> _Exercise prompt_
The listing below contains a span that opens with the line containing "Model this object" and closes with the line containing "bend_steps = 5;". Return that span exactly.

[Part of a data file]
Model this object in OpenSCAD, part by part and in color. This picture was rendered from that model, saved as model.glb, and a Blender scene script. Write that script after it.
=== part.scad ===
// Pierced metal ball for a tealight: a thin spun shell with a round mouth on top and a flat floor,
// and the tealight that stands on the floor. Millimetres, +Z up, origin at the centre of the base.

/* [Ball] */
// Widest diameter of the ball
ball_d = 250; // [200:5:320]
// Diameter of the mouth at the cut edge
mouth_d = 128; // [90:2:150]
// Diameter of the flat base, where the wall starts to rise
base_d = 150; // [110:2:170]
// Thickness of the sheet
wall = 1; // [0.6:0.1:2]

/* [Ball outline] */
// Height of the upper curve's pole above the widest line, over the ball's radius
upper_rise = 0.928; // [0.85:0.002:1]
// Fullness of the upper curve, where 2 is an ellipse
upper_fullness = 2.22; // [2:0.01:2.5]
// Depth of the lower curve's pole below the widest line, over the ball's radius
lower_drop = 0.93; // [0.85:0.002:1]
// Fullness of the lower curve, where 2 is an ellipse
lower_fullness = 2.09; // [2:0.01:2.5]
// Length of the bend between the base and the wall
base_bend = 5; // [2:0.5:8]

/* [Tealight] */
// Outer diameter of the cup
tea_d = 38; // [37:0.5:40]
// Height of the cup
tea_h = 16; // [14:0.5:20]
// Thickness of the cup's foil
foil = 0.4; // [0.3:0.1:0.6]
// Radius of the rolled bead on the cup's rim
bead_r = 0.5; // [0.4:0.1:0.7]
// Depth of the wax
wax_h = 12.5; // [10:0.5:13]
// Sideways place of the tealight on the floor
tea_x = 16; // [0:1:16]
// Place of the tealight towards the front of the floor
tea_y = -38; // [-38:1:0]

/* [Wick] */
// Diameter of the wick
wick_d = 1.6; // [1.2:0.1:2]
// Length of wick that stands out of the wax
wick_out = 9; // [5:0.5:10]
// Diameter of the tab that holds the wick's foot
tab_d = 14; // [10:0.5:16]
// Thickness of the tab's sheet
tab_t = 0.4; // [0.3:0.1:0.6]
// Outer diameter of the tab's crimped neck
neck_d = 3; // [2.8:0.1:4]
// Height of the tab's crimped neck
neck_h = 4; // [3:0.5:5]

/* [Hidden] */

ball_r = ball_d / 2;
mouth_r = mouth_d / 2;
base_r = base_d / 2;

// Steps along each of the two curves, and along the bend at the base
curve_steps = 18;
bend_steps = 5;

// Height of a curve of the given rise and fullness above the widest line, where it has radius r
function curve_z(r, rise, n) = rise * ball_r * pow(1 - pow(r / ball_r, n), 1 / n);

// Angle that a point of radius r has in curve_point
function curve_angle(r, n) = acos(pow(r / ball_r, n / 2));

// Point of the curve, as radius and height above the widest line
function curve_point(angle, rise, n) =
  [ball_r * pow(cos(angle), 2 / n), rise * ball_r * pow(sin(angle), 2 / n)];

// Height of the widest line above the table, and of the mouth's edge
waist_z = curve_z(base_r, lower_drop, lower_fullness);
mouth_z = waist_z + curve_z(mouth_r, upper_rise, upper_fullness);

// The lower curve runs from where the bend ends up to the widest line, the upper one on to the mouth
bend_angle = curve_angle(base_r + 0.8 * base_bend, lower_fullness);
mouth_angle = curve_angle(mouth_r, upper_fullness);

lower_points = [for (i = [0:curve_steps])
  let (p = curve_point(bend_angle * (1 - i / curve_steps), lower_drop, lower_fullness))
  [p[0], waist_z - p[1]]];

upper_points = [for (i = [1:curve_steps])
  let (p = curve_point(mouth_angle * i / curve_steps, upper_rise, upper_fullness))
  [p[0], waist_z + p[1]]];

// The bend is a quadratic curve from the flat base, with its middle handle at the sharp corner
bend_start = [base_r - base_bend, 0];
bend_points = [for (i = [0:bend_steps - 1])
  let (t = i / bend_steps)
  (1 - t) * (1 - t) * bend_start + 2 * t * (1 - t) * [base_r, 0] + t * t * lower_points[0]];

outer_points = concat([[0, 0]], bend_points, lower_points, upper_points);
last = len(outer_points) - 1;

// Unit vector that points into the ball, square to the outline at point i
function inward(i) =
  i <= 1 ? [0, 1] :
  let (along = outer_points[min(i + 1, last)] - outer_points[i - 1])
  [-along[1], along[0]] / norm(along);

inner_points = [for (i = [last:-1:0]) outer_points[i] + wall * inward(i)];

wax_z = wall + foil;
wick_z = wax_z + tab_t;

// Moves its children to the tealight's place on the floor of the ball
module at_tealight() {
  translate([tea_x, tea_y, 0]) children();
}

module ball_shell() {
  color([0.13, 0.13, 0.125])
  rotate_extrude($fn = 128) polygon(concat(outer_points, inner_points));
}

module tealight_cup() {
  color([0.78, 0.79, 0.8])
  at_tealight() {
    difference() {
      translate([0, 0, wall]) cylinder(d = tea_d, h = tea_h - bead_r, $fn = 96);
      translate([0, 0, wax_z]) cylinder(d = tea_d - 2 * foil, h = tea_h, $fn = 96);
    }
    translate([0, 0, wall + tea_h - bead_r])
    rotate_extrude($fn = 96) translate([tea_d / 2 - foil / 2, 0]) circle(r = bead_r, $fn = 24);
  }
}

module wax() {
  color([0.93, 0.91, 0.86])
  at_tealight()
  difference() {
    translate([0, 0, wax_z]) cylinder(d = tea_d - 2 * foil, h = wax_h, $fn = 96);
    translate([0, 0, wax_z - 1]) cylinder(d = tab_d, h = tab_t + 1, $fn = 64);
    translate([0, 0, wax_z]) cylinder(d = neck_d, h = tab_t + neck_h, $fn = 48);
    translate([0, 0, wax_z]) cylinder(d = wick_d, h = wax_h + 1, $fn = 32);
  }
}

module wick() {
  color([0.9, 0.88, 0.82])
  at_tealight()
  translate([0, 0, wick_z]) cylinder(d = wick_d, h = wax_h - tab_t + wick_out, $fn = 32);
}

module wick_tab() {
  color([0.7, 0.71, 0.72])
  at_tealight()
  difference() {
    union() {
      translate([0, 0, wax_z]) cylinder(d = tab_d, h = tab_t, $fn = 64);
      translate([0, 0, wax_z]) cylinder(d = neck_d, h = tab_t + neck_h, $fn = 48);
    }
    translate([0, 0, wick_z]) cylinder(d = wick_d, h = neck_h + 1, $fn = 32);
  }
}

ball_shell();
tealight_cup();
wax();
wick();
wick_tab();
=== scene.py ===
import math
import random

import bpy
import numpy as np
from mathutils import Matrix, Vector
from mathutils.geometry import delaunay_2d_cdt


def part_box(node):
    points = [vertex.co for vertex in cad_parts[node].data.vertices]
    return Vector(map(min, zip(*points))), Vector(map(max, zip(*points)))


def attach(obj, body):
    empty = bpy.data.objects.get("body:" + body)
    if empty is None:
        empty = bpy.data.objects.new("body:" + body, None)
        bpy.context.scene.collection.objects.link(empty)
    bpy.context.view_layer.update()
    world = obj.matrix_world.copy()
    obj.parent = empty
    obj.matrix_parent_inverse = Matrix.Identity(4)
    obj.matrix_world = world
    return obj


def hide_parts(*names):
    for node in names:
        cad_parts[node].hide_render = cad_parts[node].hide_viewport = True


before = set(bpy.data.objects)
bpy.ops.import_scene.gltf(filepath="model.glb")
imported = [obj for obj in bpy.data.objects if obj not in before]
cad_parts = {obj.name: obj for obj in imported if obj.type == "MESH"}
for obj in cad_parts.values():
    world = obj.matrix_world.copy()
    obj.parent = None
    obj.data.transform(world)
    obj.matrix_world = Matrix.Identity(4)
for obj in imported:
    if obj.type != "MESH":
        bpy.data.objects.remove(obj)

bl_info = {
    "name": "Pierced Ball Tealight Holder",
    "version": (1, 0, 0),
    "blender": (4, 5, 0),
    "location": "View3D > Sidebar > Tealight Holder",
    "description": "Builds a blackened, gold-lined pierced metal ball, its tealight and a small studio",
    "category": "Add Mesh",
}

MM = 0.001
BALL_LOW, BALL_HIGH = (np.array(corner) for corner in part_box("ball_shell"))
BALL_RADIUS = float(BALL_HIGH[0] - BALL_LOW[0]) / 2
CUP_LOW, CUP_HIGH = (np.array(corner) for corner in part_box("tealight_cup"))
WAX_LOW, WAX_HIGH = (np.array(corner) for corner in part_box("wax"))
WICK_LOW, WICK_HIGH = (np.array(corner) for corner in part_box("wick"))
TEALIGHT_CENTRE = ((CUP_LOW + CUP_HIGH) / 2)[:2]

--

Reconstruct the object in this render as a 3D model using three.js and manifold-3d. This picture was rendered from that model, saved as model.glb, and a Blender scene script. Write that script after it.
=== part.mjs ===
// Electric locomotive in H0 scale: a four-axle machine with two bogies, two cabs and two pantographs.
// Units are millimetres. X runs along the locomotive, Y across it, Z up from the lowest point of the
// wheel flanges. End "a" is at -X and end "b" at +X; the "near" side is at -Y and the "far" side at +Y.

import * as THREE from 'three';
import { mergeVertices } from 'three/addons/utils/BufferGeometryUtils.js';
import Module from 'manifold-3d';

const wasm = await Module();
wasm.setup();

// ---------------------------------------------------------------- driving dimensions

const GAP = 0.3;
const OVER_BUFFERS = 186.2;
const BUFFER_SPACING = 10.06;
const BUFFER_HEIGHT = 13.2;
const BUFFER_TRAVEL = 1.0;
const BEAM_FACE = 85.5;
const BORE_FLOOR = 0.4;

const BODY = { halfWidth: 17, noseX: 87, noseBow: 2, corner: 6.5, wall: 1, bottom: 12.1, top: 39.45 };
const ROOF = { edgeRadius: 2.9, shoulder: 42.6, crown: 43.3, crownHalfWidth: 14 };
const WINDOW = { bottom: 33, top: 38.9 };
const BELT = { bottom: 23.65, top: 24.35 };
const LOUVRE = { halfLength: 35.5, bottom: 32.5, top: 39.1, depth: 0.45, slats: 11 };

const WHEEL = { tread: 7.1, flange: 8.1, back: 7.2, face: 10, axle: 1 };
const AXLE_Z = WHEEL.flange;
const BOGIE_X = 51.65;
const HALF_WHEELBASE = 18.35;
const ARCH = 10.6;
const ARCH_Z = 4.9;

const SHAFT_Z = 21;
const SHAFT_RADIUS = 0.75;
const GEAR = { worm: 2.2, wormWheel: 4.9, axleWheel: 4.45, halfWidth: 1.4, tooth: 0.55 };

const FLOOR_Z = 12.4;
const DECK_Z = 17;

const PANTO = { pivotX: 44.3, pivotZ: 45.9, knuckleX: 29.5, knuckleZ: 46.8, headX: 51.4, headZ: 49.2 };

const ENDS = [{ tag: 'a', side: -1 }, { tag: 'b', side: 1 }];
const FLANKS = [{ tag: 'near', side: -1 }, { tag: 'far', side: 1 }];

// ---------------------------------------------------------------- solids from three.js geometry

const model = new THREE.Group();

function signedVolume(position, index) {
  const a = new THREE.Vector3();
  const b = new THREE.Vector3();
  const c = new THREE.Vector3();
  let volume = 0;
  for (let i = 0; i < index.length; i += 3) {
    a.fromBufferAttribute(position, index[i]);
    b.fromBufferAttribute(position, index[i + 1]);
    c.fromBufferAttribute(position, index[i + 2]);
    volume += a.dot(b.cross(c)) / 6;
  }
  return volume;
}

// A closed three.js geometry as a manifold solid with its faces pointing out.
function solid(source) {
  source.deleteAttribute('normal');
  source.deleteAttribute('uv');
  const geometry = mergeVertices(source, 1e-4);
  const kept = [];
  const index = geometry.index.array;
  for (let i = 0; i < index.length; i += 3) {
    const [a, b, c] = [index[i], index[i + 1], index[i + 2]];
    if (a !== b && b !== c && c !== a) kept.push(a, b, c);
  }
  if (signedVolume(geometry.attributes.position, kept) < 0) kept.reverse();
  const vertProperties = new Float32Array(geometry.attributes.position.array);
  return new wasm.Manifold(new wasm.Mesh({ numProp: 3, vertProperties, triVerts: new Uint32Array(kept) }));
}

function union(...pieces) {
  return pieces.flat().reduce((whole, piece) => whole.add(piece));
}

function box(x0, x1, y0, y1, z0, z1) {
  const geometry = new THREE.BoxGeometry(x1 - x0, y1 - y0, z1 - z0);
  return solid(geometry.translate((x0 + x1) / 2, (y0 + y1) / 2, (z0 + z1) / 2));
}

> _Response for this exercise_
Model this object in OpenSCAD, part by part and in color. This picture was rendered from that model, saved as model.glb, and a Blender scene script. Write that script after it.
=== part.scad ===
// Pierced metal ball for a tealight: a thin spun shell with a round mouth on top and a flat floor,
// and the tealight that stands on the floor. Millimetres, +Z up, origin at the centre of the base.

/* [Ball] */
// Widest diameter of the ball
ball_d = 250; // [200:5:320]
// Diameter of the mouth at the cut edge
mouth_d = 128; // [90:2:150]
// Diameter of the flat base, where the wall starts to rise
base_d = 150; // [110:2:170]
// Thickness of the sheet
wall = 1; // [0.6:0.1:2]

/* [Ball outline] */
// Height of the upper curve's pole above the widest line, over the ball's radius
upper_rise = 0.928; // [0.85:0.002:1]
// Fullness of the upper curve, where 2 is an ellipse
upper_fullness = 2.22; // [2:0.01:2.5]
// Depth of the lower curve's pole below the widest line, over the ball's radius
lower_drop = 0.93; // [0.85:0.002:1]
// Fullness of the lower curve, where 2 is an ellipse
lower_fullness = 2.09; // [2:0.01:2.5]
// Length of the bend between the base and the wall
base_bend = 5; // [2:0.5:8]

/* [Tealight] */
// Outer diameter of the cup
tea_d = 38; // [37:0.5:40]
// Height of the cup
tea_h = 16; // [14:0.5:20]
// Thickness of the cup's foil
foil = 0.4; // [0.3:0.1:0.6]
// Radius of the rolled bead on the cup's rim
bead_r = 0.5; // [0.4:0.1:0.7]
// Depth of the wax
wax_h = 12.5; // [10:0.5:13]
// Sideways place of the tealight on the floor
tea_x = 16; // [0:1:16]
// Place of the tealight towards the front of the floor
tea_y = -38; // [-38:1:0]

/* [Wick] */
// Diameter of the wick
wick_d = 1.6; // [1.2:0.1:2]
// Length of wick that stands out of the wax
wick_out = 9; // [5:0.5:10]
// Diameter of the tab that holds the wick's foot
tab_d = 14; // [10:0.5:16]
// Thickness of the tab's sheet
tab_t = 0.4; // [0.3:0.1:0.6]
// Outer diameter of the tab's crimped neck
neck_d = 3; // [2.8:0.1:4]
// Height of the tab's crimped neck
neck_h = 4; // [3:0.5:5]

/* [Hidden] */

ball_r = ball_d / 2;
mouth_r = mouth_d / 2;
base_r = base_d / 2;

// Steps along each of the two curves, and along the bend at the base
curve_steps = 18;
bend_steps = 5;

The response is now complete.